UNC4841 started to send emails to victim organizations as early as Oct. 10, which contained crafted TAR file attachments that were developed to exploit CVE-2023-2868. In some cases, these emails were also sent from email addresses belonging to other organizations with compromised appliances.

“Mandiant expects UNC4841 will continue to alter their TTPs and modify their toolkit, especially as network defenders continue to take action against this adversary and their activity is further exposed by the infosec community."

These emails contained generic lures with poor grammar and, in some cases, placeholder values; however, researchers believe that the attackers likely did this on purpose in order to disguise the messages as generic spam. This tactic, which has previously been used by sophisticated threat groups, means the messages will be flagged as spam and is an effort to dissuade security analysts from investigating them.

As was previously disclosed in Barracuda’s security advisory, researchers found that UNC4841 deployed a variety of custom malware families to maintain persistence on impacted ESG appliances. These included a backdoor called Saltwater with components enabling attackers to upload or download arbitrary files and execute commands; a malware family called Seaside that monitors SMTP commands for a command-and-control (C2) IP address and port, which it then passes on to an external binary that creates a reverse shell; and a backdoor called Seaspy that has code that overlaps with the known, publicly available backdoor cd00r.
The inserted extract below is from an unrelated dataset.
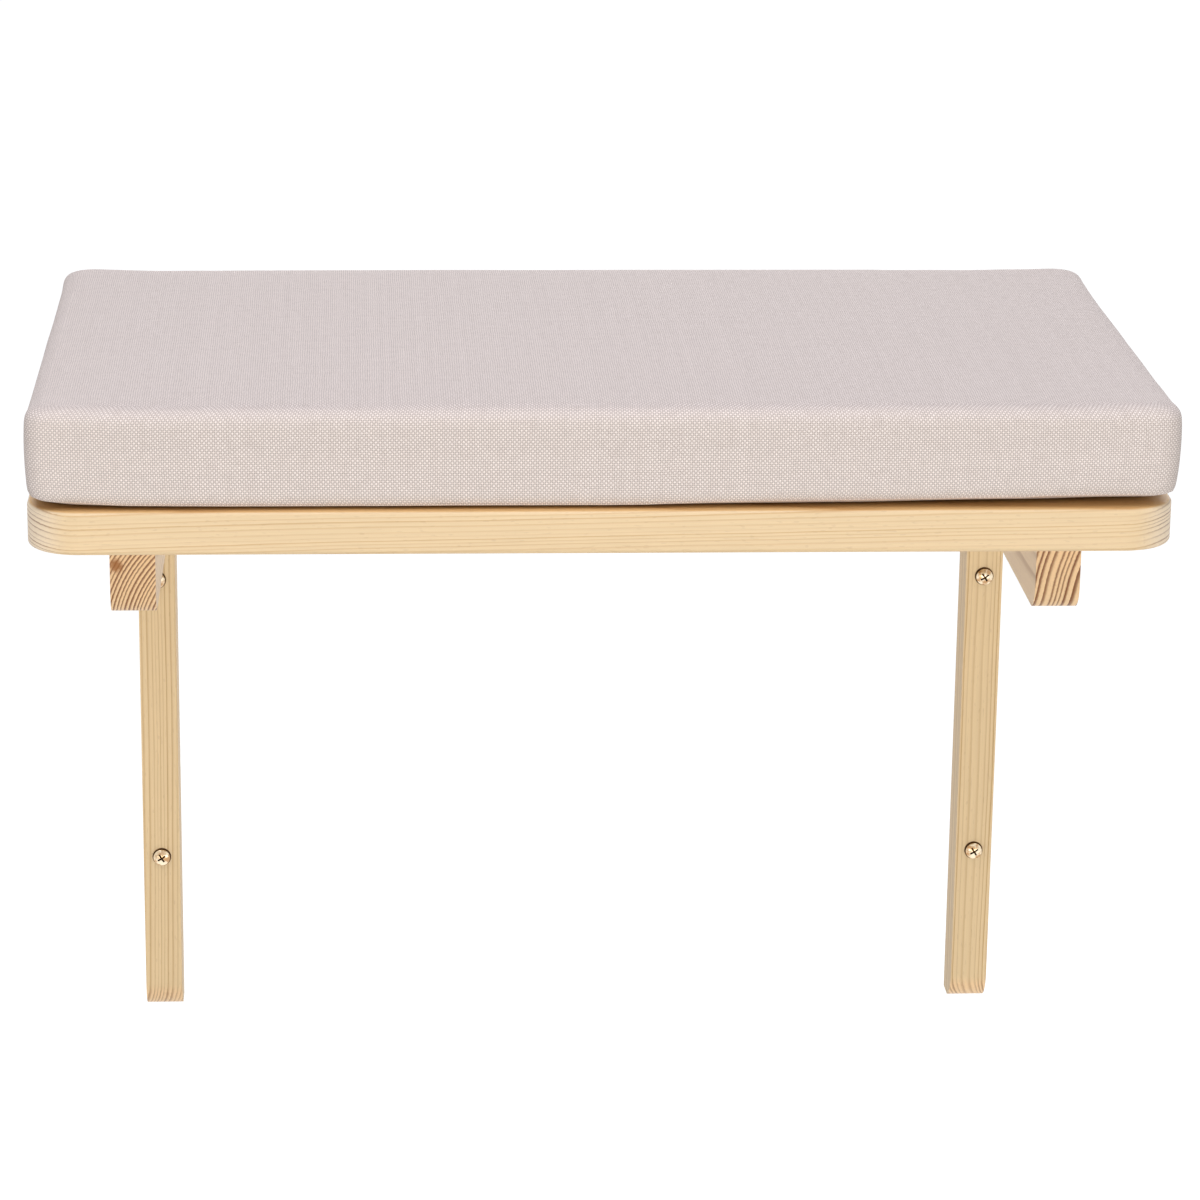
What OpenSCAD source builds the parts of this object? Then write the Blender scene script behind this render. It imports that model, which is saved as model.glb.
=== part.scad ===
// Cat perch that screws to a window frame or a wall: a pine board on two brackets,
// with a loose foam cushion in a zipped linen cover. Millimetres.
// +X is to the right seen from the front, +Y goes into the wall, +Z is up.
// The origin is the centre of the four wall screws, on the face of the wall.

/* [Board] */
// Width of the board
board_w = 520; // [460:5:640]
// Depth of the board, from the wall to its front edge
board_d = 305; // [260:5:380]
// Thickness of the board
board_t = 20; // [18:1:28]
// Radius of the board's corners, seen from above
board_corner_r = 24; // [12:1:40]
// Round-over along the board's top and bottom edges
board_edge_r = 2; // [0.5:0.5:4]

/* [Brackets] */
// Distance from the board's end to the middle of the bracket
bracket_inset = 45; // [30:1:70]
// Width of an arm
arm_w = 21; // [18:1:30]
// Height of an arm
arm_h = 45.5; // [36:0.5:60]
// How far the arm stops short of the board's front edge
arm_recess = 55; // [30:1:80]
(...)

In addition to these previously highlighted custom families, researchers on Thursday revealed more malware modules used post-compromise by the attackers, including Seaspray, a trojanized Barracuda email security gateway module that executes an external binary (called Whirlpool) upon registering an email filename attachment with a special value, which then establishes a reverse shell. Researchers also uncovered a passive backdoor called Skipjack that acts as a trojanized version of the Barracuda email security gateway; and a rootkit called Sandbar, which is a trojanized network file system kernel module for Linux that hides processes that start with a specific name.

The threat actors tweaked these malware families, along with their TTPs, on a rolling basis and in response to Barracuda’s efforts to contain and remediate the attacks. For instance, when Barracuda released an initial remediation script, UNC4841 made rapid modifications to components related to Seaspy and Saltwater in order to prevent effective patching, said Mandiant.

“Between May 22, 2023 and May 24, 2023, UNC4841 conducted high frequency operations on a number of victims located in at least 16 different countries; modifying 7 components of SEASPY and at least 2 components of SALTWATER,” said Mandiant researchers.

While Mandiant researchers said they have not yet attributed the activity to a previously known threat group, they found several overlaps in infrastructure and malware code that gave them a high degree of confidence that UNC4841 is a China-nexus espionage operation. Researchers strongly recommend that impacted customers continue to hunt for the threat actor and investigate their networks, given that the group is highly responsive to defense efforts.

“Mandiant expects UNC4841 will continue to alter their TTPs and modify their toolkit, especially as network defenders continue to take action against this adversary and their activity is further exposed by the infosec community,” said researchers.